Industry Insights 18 min read

How HuoLala Built a 0‑to‑1 Stability Metric System and Cut Faults by 78%

In this detailed case study, HuoLala's stability leader shares how a two‑year, zero‑to‑one stability metric framework was designed, implemented, and iterated—covering the why, the pain points, the metric definition process, data collection platform, cultural adoption, and the resulting 78% fault reduction and SLA improvement from three to four nines.

FunTester

Jul 13, 2023

How HuoLala Built a 0‑to‑1 Stability Metric System and Cut Faults by 78%

Background: HuoLala operates a large on‑demand logistics platform covering 360 Chinese cities with over 950 000 daily active users and 680 000 drivers.
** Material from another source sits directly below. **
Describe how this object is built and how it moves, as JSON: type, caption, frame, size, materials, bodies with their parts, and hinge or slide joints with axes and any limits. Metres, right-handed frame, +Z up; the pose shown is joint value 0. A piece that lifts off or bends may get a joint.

Such scale makes technical stability essential.

Why Build Stability Metrics?

Metrics turn vague feelings of stability into quantifiable performance results, provide clear targets, and drive continuous improvement of the stability system.

Initial Pain Points

Metrics were scattered and not linked to business goals.

Definitions were ambiguous, causing inconsistent interpretation.

Data collection was labor‑intensive and error‑prone.

Stability measurement was treated as a one‑off activity rather than a systematic process.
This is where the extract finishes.